Following the US sales report in December 2018, fears have reignited that another recession may be on its way.
With sales totalling $505.8bn (£387bn) in December, this shows a 1.2 per cent fall from November and represents the biggest drop in a decade; however, the world’s biggest retailer, Walmart, seemed unaffected and reported a rise in sales for 2018.
With shares rising by five per cent in the premarket and online sales rising by 43 per cent, Walmart has outperformed the US market for 2018. Questions arise as to whether this is due to the company’s targeting of toy sales following the closure of retailer Toys R Us and a revamped web presence rather than a macro story.
An online market
With the ever-increasing market of online shoppers, now is definitely the time for retailers to be turning their attention to their online presence. Walmart has certainly done this with its newly-upgraded website and its vastly improved digital signage.
In 2010, former Walmart vice-president Michael Hiatt talked about ‘the dawn of dynamic retail’, including a plan to implement more sophisticated digital signage and targeted ads that would change depending on factors such as the weather and seasonal festivities. Although Walmart has received some criticism for faulty signage on its website, it seems this plan is coming to fruition, as its sales keep rising despite a fall in the wider US economy.
The goals outlined by Mr Hiatt in the 2010 speech included features to help clients to shop smarter in a short time frame, with popular, relevant items taking centre stage and rotating throughout the year to help shoppers find the things they need.

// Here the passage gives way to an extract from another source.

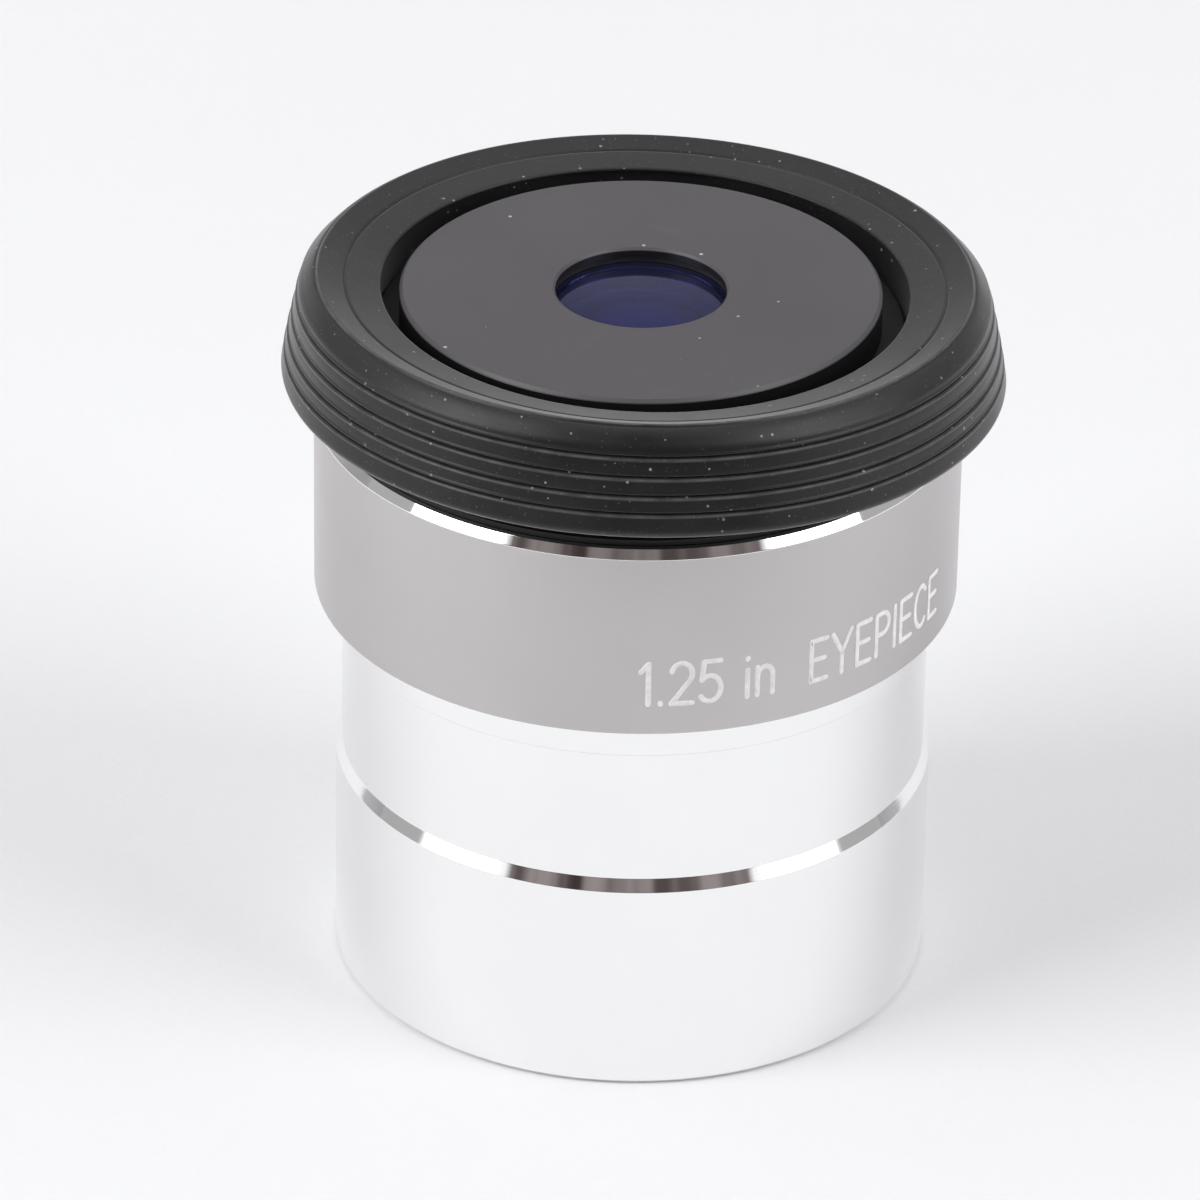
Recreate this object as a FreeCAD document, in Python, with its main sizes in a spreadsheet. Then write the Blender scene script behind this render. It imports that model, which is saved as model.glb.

By helping shoppers to find the things they need swiftly, encouraging interaction and telling a media-rich brand story in a way similar to digital signage solutions found at Moodmedia and other providers, Walmart has been able to provide a great perception of its brand personality and encourage spending without needing to drop prices too low.
The other side
Although Walmart reported a rise in customer spending, some have suggested higher prices rather than increased foot traffic may have driven this. There are also suggestions that timing played a part in the success, with aspects such as government food stamp payments boosting some store purchases by 0.4 per cent.